Это учение Ставрогина, Шатова и самого Достоевского мог бы принять и Ницше и, действительно, принял его, даже почти дословно повторил в «Антихристе»: «Верующий в себя народ… имеет и свого Бога особого, hat auch… seinen eignen Gott. В Боге чтит народ свои же собственные добродетели; благодарит себя за себя, — вот для чего народу нужен Бог».
«Нет ни Эллина, ни Иудея… варвара, Скифа… но все и во всем Христос», — учит ап. Павел (Кол. 3, 11). Это значит: нет «особых народных богов», а есть один Бог для всего человечества. Слишком понятно, что этого не хочет знать Ницше — «Антихрист». Но как же христианин или желающий быть христианином Шатов мог забыть об этом так, как будто никогда никакого христианства и на свете не было? И с кем же сам Достоевский — с Шатовым, христианином, или с «Антихристом», Ницше? Кажется иногда, что с обоими: «ego in utroque, я в обоих, я в двух», и что не знает, где он сам, настоящий, и где его «двойник».
«Русский удел есть всемирность, приобретенная не мечом, а силою братства», — вот опять одна из «двух правд», а вот и другая. «Спасет ли пролитая кровь?» — ставит Достоевский <вопрос> в «Дневнике писателя» в 1877 году, говоря о всеевропейской войне, которую могла бы начать Россия, — тот же страшный вопрос в области общественной, какой в области личной ставит нигилист Раскольников, и дает тот же страшный ответ: «кровь себе разрешает по совести». — «Лучше раз извлечь меч, чем страдать без срока». — «Человечество любит войну… Долгий мир ожесточает людей, производит разврат». — «Война очищает зараженный воздух, лечит душу, прогоняет позорную трусость и лень». — «Без войны провалился бы мир или, по крайней мере, обратился бы… в какую-то подлую слякоть». — «Война необходима… Это возмутительно, если подумать отвлеченно, но на практике выходит, кажется, так». А христианство? «Христианство само признает факт войны и пророчествует, что меч не прейдет до конца мира».

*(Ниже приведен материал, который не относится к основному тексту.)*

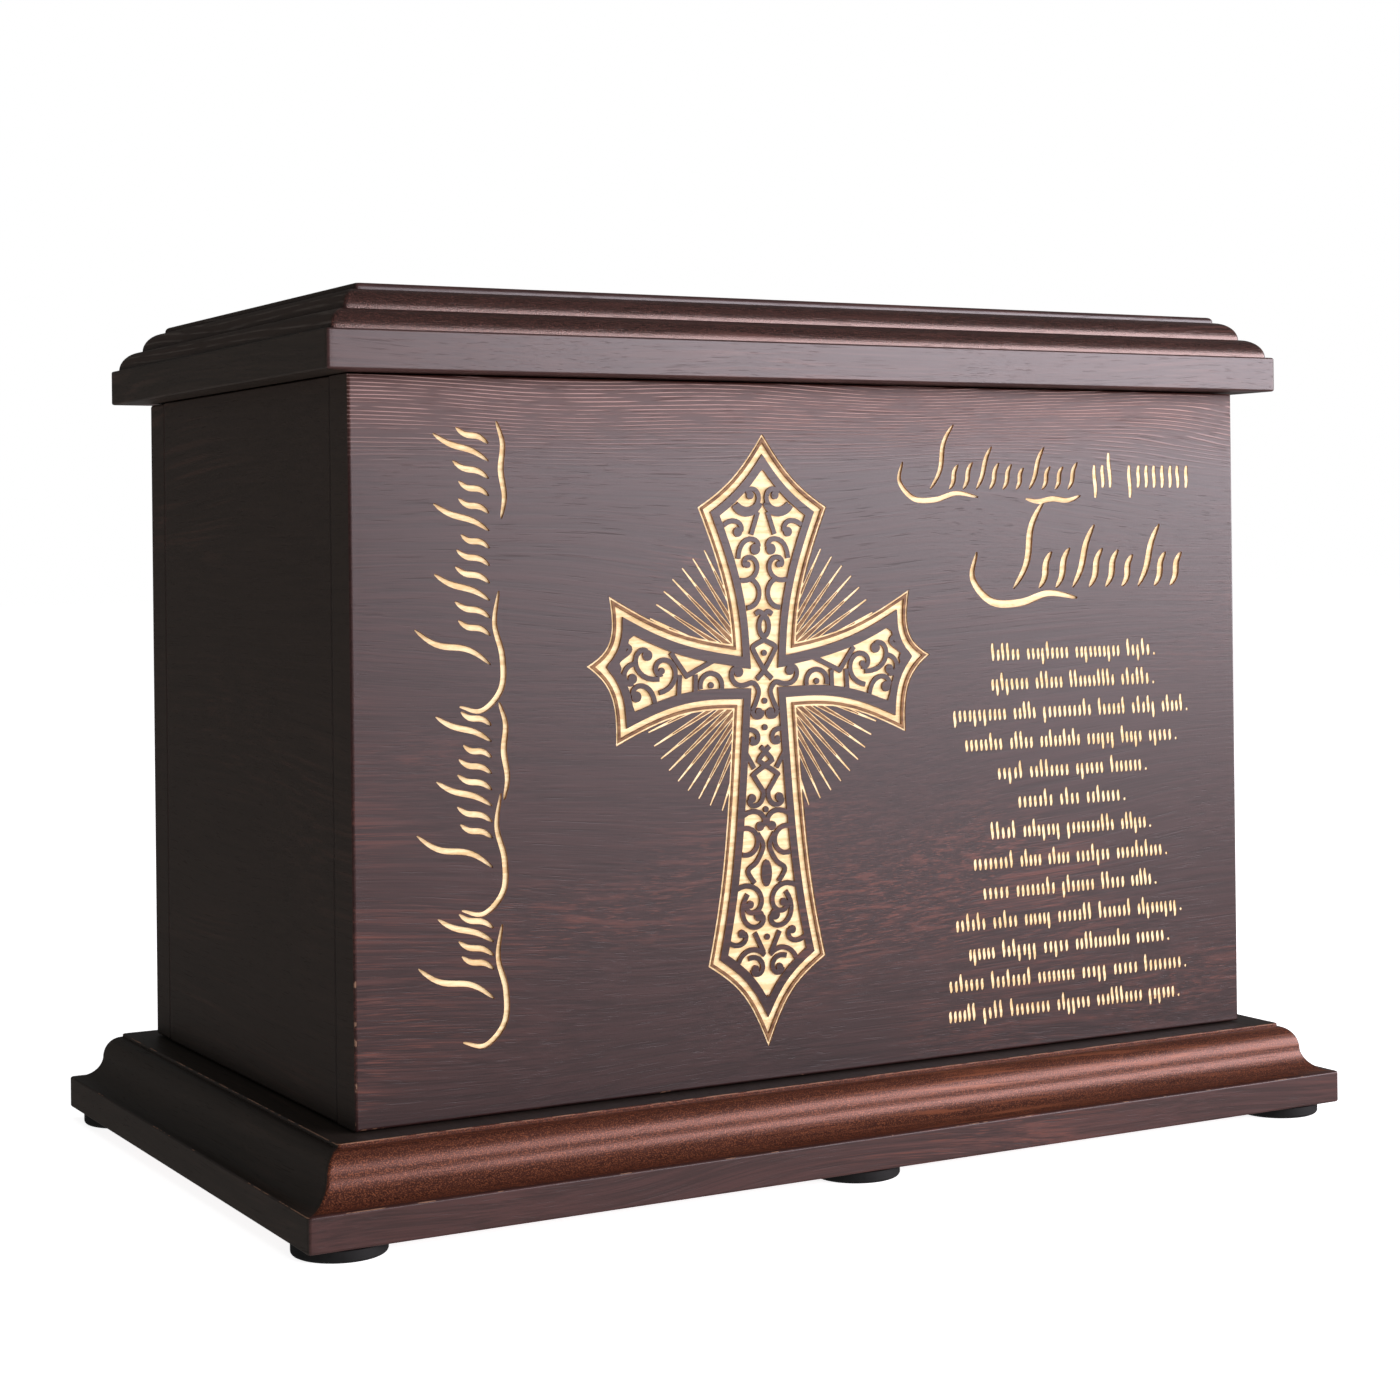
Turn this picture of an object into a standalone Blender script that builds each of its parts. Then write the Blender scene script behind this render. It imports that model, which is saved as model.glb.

«Римское католичество, — по мнению Достоевского, — вовестив… что Христос без царства земного устоять не может, тем самым провозгласило Антихриста». Но не то же ли самое делает и русское православие Достоевского, когда он мечтает о всемирной монархии? «Третьим Римом Москва (Россия) еще не была, а между тем должно же исполниться пророчество: без Рима — (царства земного) — мир не обойдется». Константинополь и будет «третьим, русским Римом», по праву наследия Восточной Римской империи. Но завоевание Константинополя — только первый шаг России в Азию, по следам великих завоевателей, потому что только там, в Азии, возможно всемирное единение человечества, всемирная монархия. «В Азию! В Азию! — как будто бредит Достоевский в своем предсмертном дневнике. — Пусть в этих миллионах людей… растет убежденность в непобедимости Белого Царя и в несокрушимости его меча». Знает, конечно, Достоевский, что для такого соединения Европы с Азией должны пролиться уже не реки, а моря человеческой крови, но не боится их, потому что верит, что над ними только произойдет настоящее православное «воздвижение Креста Христова».